Task description:
Everything from the line containing "The build123d and" through the line containing "material with its" should be repeated exactly, and nothing else from the data.

Stored rows:
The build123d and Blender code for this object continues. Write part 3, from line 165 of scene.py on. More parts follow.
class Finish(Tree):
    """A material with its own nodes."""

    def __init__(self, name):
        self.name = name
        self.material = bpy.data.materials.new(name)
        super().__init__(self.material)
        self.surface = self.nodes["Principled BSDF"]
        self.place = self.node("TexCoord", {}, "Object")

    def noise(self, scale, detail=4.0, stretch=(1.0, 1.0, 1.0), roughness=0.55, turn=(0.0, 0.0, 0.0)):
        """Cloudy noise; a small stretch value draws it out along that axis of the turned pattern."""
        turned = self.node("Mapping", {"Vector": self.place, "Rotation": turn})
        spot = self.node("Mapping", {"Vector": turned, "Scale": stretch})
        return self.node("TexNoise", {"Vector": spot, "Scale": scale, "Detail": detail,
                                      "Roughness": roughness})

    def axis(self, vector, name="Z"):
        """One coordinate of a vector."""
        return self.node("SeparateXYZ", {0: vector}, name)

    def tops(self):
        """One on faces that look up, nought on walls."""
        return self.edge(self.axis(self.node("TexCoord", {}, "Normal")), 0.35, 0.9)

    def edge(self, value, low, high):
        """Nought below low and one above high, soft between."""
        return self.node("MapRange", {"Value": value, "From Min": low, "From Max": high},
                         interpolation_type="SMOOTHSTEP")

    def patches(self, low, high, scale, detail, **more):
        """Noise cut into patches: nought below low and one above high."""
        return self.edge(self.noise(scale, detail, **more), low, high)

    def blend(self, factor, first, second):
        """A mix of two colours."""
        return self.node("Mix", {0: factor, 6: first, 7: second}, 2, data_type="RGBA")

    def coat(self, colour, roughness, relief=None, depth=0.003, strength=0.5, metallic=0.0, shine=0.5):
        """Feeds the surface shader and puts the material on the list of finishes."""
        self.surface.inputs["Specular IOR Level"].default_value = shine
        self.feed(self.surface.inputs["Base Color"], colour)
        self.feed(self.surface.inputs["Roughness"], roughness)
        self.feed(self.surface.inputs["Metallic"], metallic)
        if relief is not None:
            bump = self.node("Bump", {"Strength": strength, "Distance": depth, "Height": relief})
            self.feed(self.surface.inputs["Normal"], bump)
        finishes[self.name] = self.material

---

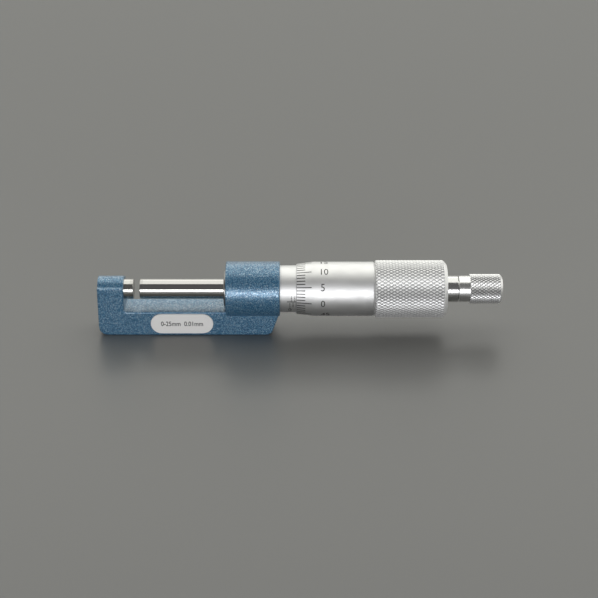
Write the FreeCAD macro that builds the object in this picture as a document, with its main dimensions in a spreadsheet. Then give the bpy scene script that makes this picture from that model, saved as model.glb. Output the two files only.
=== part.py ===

* * *

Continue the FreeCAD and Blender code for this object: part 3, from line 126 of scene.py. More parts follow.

Correct answer:
The build123d and Blender code for this object continues. Write part 3, from line 165 of scene.py on. More parts follow.
class Finish(Tree):
    """A material with its own nodes."""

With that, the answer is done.